小川、水田、沼、湿地などから発生するほか、種類によっては林、草地の土壌や朽木などからも発生します。卵は発生源近くの植物の葉裏などに塊状に産み付けられ、約1週間で孵化し、幼虫は土壌に潜って生活します。幼虫は微小昆虫など小さな小動物を食べ、短い種で約1年、長い種では3年ほどで成虫になります。成虫は年に1回発生します。
アカウシアブは7月中旬〜8月上旬が最盛期で、日中に吸血活動をします(早川、1994)。シロフアブは、田植え作業中に、幼虫による刺咬被害を与えます(早川、1994)。イヨシロアブは8月上旬〜中旬が最盛期で、早朝や夕方に激しく吸血します。キンイロアブも同時期に発生しますが、日中に吸血します。
種類によって吸血時間帯が限られていますから、アブの発生地に行く時には、種類などの情報を調べて、活動のスケジュールを調整します。発生場所に行く場合には、長袖、長ズボン、帽子、軍手を着用して肌の露出を少なくし、露出部には防虫忌避スプレーを噴霧し塗布します。また携帯用の蚊取り器や蚊取り線香を身に付けるとあまり吸血されません。
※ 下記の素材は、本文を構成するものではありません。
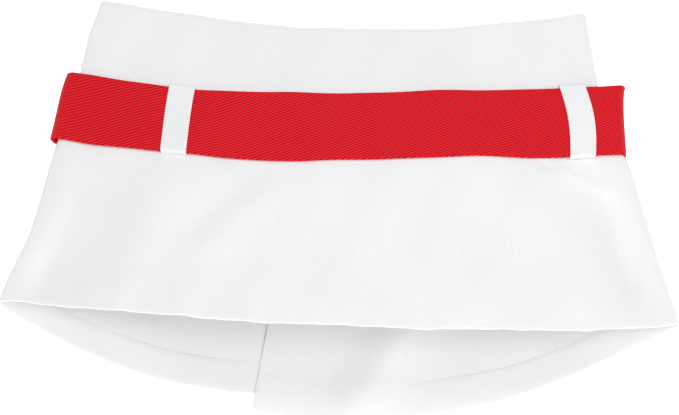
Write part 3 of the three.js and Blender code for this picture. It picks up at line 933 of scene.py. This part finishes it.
def strap(name, face, sign, columns, downs, under, thick, material, grow=None, round_ends=False):
    """A flat strap with rounded long edges, lying a given distance off the skirt."""
    a = np.array([columns(down) for down in downs])
    down = np.clip(np.array(downs)[:, None], downs[0] + HAIR, downs[-1] - HAIR) + 0 * a
    grown = grow(down, a) if grow else 0 * a
    half = line_at(down, "front")[0]
    full = rounding(np.minimum(down - downs[0], downs[-1] - down), PRESSED)
    if round_ends:
        x = a * half
        full = full * rounding(np.minimum(x - x[:, :1], x[:, -1:] - x), PRESSED)
    middle = under + thick / 2
    outer = off_face(face, sign, a, down, middle + full * thick / 2, grown)
    inner = off_face(face, sign, a, down, middle - full * thick / 2, grown)
    return closed_band(name, outer, inner, sign, np.stack([a * half, -down], axis=-1), material)


def edged_rows(start, end):
    """Rows that gather at both ends, where the strap's pressed edge is round."""
    near = PRESSED * EDGE_STEPS
    between = rows_between(start + PRESSED, end - PRESSED)[1:-1]
    return [start + n for n in near] + between + [end - n for n in near[::-1]]


belt_rows = edged_rows(BELT_TOP_AT, BELT_BOTTOM_AT)


def belt_half_at(down, a):
    return line_at(down, "front")[0] + belt_grow(down, a)


def belt_left_columns(down):
    tail = across_of(TAIL_REACH, belt_half_at(down, 0.4))
    return from_fold("left", tail, TAIL_COLUMNS)


def belt_right_columns(down):
    start = across_of(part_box("belt_back_right")[0].x, belt_half_at(down, 0.3))
    return from_fold("right", start, HEAD_COLUMNS)


belt_front = strap("belt_front_strap", front_face, 1, full_columns, belt_rows, BELT_EASE, BELT_THICK,
                   RED_TWILL, belt_grow)
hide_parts("belt_front")
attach(belt_front, "front")
belt_left = strap("belt_back_left_strap", BACK["left"], -1, belt_left_columns, belt_rows, BELT_EASE,
                  BELT_THICK, RED_TWILL, belt_grow)
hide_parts("belt_back_left")
blend_side(belt_left, "left")
belt_right = strap("belt_back_right_strap", BACK["right"], -1, belt_right_columns, belt_rows, BELT_EASE,
                   BELT_THICK, RED_TWILL, belt_grow)
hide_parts("belt_back_right")
blend_side(belt_right, "right")

# ---------------------------------------------------------------------------------------------
# The belt loops: narrow white straps folded in three, caught in the yoke seam at the top and
# tacked to the skirt under the belt.
# ---------------------------------------------------------------------------------------------
LOOP_WIDTH = 17.5 * MM
LOOP_HEAD = 0.4 * MM
LOOP_FOOT = 0.4 * MM
LOOP_RAMP = 0.8 * MM
LOOP_THICK = 1.4 * MM
LOOP_BOW = {"left": -0.5 * MM, "right": 2.6 * MM}
LOOP_PUSHED = {"left": 0, "right": 2.2 * MM}
LOOP_LEAN = 0.5  # share of the skirt's flare that a loop's lean follows
LOOP_ROUND = 1.2 * MM
LOOP_EDGE_STEPS = np.array([0, 0.06, 0.22, 0.5, 0.8, 1.2]) * MM
LOOP_ROWS_APART = 0.4 * MM
LOOP_UNDER, LOOP_OVER_BELT = 0.15 * MM, BELT_STACK + 0.2 * MM
LOOP_STITCH_IN = 2 * MM
FRONT_LOOPS = {"left": -0.60, "right": 0.855}
BACK_LOOPS = {"left": -0.72, "right": 0.72}


def loop_middle(place, down):
    belt_middle = (BELT_TOP_AT + BELT_BOTTOM_AT) / 2
    return place * mix(line_at(belt_middle, "front")[0], line_at(down, "front")[0], LOOP_LEAN)


def belt_loop(name, node, face, sign, place, bow=0.0, pushed=0.0):
    """One loop and its two rows of stitches; bow and pushed say how it has been dragged sideways."""
    top = SEAM_AT - LOOP_HEAD
    bottom = BELT_BOTTOM_AT + LOOP_RAMP + LOOP_FOOT

    def dragged(down):
        along = np.clip((down - top) / (bottom - top), 0, 1)
        return pushed + loop_middle(place, down) + bow * np.sin(along * math.pi)

    downs = np.array(rows_between(top, bottom, LOOP_ROWS_APART))
    bridge = ease((downs - BELT_TOP_AT + LOOP_RAMP) / LOOP_RAMP)
    bridge = bridge * ease((BELT_BOTTOM_AT + LOOP_RAMP - downs) / LOOP_RAMP)
    edge = LOOP_WIDTH / 2 - LOOP_EDGE_STEPS
    offsets = np.concatenate([-edge, np.linspace(-edge[-1], edge[-1], 12)[1:-1], edge[::-1]])
    down = downs[:, None] + 0 * offsets[None]
    grown = (bridge * belt_grow(downs, place))[:, None] + 0 * down
    a = across_of(dragged(down) + offsets[None], line_at(down, "front")[0] + grown)
    thin = rounding(LOOP_WIDTH / 2 - np.abs(offsets), LOOP_ROUND, 0.03)
    middle = mix(LOOP_UNDER, LOOP_OVER_BELT, bridge)[:, None] + 0 * down + LOOP_THICK / 2
    outer = off_face(face, sign, a, down, middle + thin * LOOP_THICK / 2, grown)
    inner = off_face(face, sign, a, down, middle - thin * LOOP_THICK / 2, grown)
    flat = np.stack([offsets[None] + 0 * down, -down], axis=-1)
    loop = closed_band(name, outer, inner, sign, flat, WHITE_TWILL)
    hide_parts(node)
    rows = []
    stitch_offset = LOOP_WIDTH / 2 - LOOP_STITCH_IN
    for row, offset in (("inner", -stitch_offset), ("outer", stitch_offset)):
        line = np.linspace(BELT_TOP_AT + 1 * MM, BELT_BOTTOM_AT - 1 * MM, 120)
        grown = belt_grow(line, place)
        a = across_of(dragged(line) + offset, line_at(line, "front")[0] + grown)
        up = outward(face, sign, a, line, grown)
        lying = off_face(face, sign, a, line, 0 * line + LOOP_OVER_BELT + LOOP_THICK, grown)
        stitched = stitch_row(f"{node}_{row}_stitches", lying, up)
        rows.append(stitched)
    return [loop] + rows


for side, place in FRONT_LOOPS.items():
    node = f"belt_loop_front_{side}"
    for piece in belt_loop(f"{node}_strap", node, front_face, 1, place, LOOP_BOW[side], LOOP_PUSHED[side]):
        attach(piece, "front")
for side, place in BACK_LOOPS.items():
    node = f"belt_loop_back_{side}"
    for piece in belt_loop(f"{node}_strap", node, BACK[side], -1, place):
        blend_side(piece, side)

# ---------------------------------------------------------------------------------------------
# The closure: white hook-and-loop tape sewn inside the left back edge and outside the right
# one, and two patches that hold the belt's ends together.
# ---------------------------------------------------------------------------------------------
TAPE_THICK = 1 * MM
TAPE_END_IN = 1 * MM
TAPE_COLUMNS = 14
TAPE_MIDDLE_DOWN = np.array(90 * MM)
# Each tape or patch: the back half it is sewn to, and how far off that half's face it lies.
TAPE_LAYERS = {
    "hook_tape_left": ("left", -CLOTH - HEM_LAYER - LAYER - TAPE_THICK),
    "loop_tape_right": ("right", 0.15 * MM),
    "belt_hook_patch": ("left", -1.2 * MM),
    "belt_loop_patch": ("right", BELT_STACK + 0.2 * MM),
}


def tape_material():
    """Woven nylon tape with a dense bed of tiny hooks or looped pile, painted darker down between them as
    shade.
    """
    material = bpy.data.materials.new("hook_and_loop")
    material.use_nodes = True
    tree = material.node_tree
    shader = tree.nodes["Principled BSDF"]
    place = tree.nodes.new("ShaderNodeTexCoord")
    pile = tree.nodes.new("ShaderNodeTexVoronoi")
    pile.inputs["Scale"].default_value = 1100
    tree.links.new(place.outputs["Object"], pile.inputs["Vector"])
    # Grey deepens away from each cell's middle, where the bump sinks: painted shade between the hooks and
    # pile loops.
    tint = tree.nodes.new("ShaderNodeMix")
    tint.data_type = "RGBA"
    tint.inputs["A"].default_value = (0.86, 0.86, 0.88, 1)
    tint.inputs["B"].default_value = (0.62, 0.63, 0.66, 1)
    tree.links.new(pile.outputs["Distance"], tint.inputs["Factor"])
    tree.links.new(tint.outputs["Result"], shader.inputs["Base Color"])
    bump = tree.nodes.new("ShaderNodeBump")
    bump.inputs["Distance"].default_value = 0.4 * MM
    bump.invert = True
    tree.links.new(pile.outputs["Distance"], bump.inputs["Height"])
    tree.links.new(bump.outputs["Normal"], shader.inputs["Normal"])
    shader.inputs["Roughness"].default_value = 0.7
    shader.inputs["Sheen Weight"].default_value = 0.3
    return material


TAPE = tape_material()
for node, (side, under) in TAPE_LAYERS.items():
    low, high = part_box(node)
    half, _, _, dip = line_at(TAPE_MIDDLE_DOWN, side)
    crown = 1 - ((low.x + high.x) / 2 / half) ** 2
    first = WAIST_Y - high.y - dip * crown + TAPE_END_IN
    last = WAIST_Y - low.y - dip * crown - TAPE_END_IN

    def tape_columns(down, low=low, high=high, side=side):
        half = line_at(down, side)[0]
        return np.linspace(across_of(low.x, half), across_of(high.x, half), TAPE_COLUMNS)

    tape = strap(f"{node}_piece", BACK[side], -1, tape_columns, edged_rows(first, last), under, TAPE_THICK,
                 TAPE, round_ends=True)
    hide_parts(node)
    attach(tape, f"back_{side}")
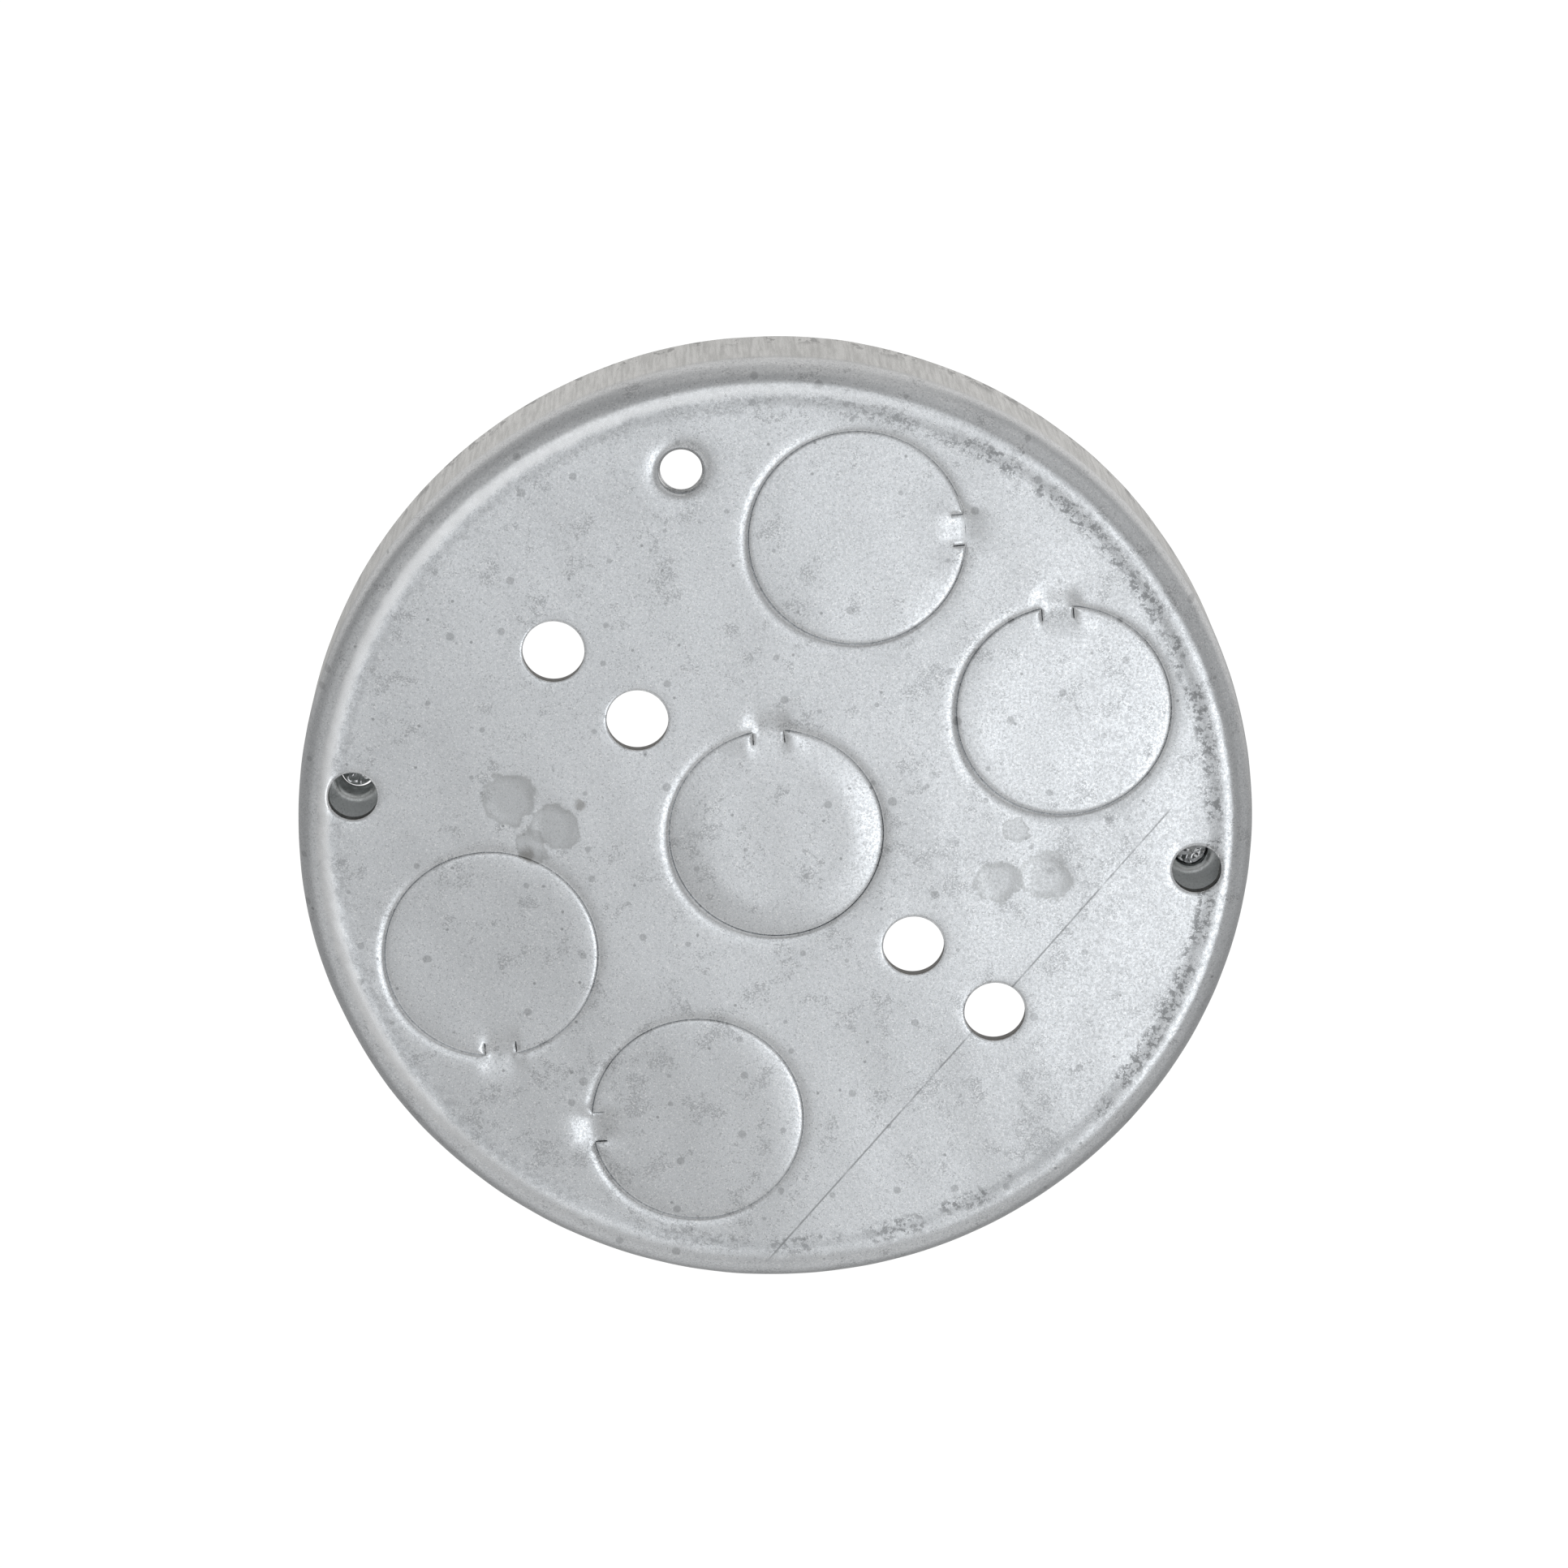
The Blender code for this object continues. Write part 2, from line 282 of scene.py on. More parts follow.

多数がまとわり付いた時には、比較的広い範囲に噴霧できる殺虫剤エアゾールを噴霧すると殺虫できます。
刺された場合には、虫刺され用の軟膏を塗り、腫れがひどい場合は湿布をして冷やします。多数に襲撃されると症状がひどくなりますから、その場合には、病院で医師に診てもらいます。